**RECORDS FOR THIS EXERCISE:**

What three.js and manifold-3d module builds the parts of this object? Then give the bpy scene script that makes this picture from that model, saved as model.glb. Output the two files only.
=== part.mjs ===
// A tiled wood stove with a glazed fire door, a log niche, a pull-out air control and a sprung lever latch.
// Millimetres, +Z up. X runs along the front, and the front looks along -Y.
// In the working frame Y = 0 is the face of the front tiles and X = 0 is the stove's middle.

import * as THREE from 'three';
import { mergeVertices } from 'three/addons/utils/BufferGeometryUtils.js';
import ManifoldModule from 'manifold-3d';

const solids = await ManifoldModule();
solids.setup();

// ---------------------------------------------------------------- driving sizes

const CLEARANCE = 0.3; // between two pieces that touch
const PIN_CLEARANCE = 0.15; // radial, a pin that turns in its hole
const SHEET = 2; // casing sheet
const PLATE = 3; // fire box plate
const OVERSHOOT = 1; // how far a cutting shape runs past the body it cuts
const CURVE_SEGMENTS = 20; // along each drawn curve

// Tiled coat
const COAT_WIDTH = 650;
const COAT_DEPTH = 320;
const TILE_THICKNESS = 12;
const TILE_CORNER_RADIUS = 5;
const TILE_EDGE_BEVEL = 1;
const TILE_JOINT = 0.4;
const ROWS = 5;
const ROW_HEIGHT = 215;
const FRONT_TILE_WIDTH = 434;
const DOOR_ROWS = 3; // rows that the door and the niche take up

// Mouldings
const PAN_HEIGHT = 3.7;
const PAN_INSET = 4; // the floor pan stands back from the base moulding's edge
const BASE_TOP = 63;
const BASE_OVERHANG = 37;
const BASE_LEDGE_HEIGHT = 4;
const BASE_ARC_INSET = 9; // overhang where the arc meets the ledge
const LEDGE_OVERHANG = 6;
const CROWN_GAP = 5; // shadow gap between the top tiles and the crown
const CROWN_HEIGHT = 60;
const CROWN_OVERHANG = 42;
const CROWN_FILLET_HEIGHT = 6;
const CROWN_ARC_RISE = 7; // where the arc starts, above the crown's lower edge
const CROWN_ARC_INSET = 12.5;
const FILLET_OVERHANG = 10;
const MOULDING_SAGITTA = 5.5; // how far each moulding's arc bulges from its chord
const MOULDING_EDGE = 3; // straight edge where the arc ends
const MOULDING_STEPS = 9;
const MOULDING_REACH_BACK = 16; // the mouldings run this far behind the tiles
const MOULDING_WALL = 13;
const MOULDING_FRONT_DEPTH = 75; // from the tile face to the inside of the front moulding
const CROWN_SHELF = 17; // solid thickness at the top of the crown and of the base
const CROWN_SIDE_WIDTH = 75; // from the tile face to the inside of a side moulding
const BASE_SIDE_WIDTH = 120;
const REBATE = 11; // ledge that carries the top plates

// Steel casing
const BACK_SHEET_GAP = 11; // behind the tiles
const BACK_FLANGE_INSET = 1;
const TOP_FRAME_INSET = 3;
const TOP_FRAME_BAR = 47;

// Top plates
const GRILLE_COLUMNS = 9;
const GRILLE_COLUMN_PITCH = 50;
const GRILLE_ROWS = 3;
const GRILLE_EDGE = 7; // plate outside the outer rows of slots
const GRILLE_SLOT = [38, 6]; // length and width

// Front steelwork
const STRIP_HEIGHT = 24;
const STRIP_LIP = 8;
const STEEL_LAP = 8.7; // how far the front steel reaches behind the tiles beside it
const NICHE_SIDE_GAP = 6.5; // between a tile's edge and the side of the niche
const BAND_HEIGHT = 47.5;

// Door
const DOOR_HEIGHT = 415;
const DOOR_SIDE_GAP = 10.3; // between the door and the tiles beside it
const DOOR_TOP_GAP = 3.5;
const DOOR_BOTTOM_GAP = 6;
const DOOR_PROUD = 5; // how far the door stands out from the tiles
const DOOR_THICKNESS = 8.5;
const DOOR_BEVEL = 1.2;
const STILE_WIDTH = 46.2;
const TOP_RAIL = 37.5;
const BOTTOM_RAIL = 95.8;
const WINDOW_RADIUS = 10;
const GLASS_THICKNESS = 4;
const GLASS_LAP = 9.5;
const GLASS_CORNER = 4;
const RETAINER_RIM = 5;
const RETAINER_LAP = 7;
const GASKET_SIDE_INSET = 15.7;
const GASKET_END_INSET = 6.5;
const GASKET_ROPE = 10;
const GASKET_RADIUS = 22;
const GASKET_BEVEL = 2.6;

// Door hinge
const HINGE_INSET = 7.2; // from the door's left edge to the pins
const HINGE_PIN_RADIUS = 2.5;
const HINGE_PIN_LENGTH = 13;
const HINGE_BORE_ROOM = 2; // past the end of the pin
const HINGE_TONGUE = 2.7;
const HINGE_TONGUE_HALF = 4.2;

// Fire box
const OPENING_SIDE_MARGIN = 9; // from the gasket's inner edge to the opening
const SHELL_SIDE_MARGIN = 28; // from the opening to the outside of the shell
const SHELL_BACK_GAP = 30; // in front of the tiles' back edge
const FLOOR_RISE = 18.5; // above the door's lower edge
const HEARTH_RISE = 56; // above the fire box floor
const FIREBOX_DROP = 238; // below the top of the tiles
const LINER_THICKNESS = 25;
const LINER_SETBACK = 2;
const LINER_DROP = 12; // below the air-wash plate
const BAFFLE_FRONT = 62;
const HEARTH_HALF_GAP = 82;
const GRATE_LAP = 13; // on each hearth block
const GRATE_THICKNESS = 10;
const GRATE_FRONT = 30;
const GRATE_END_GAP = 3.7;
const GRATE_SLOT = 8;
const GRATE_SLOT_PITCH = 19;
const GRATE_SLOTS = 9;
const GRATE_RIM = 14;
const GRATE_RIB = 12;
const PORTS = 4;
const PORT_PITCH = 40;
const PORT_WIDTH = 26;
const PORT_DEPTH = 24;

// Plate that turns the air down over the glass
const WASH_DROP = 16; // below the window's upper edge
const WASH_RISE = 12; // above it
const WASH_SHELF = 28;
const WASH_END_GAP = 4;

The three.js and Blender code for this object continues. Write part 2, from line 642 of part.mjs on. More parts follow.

**GIVEN REQUEST:** Everything from the first line above through the line that contains "the stove's middle." should be duplicated exactly, please, and nothing beyond it.

**ANSWER:**
What three.js and manifold-3d module builds the parts of this object? Then give the bpy scene script that makes this picture from that model, saved as model.glb. Output the two files only.
=== part.mjs ===
// A tiled wood stove with a glazed fire door, a log niche, a pull-out air control and a sprung lever latch.
// Millimetres, +Z up. X runs along the front, and the front looks along -Y.
// In the working frame Y = 0 is the face of the front tiles and X = 0 is the stove's middle.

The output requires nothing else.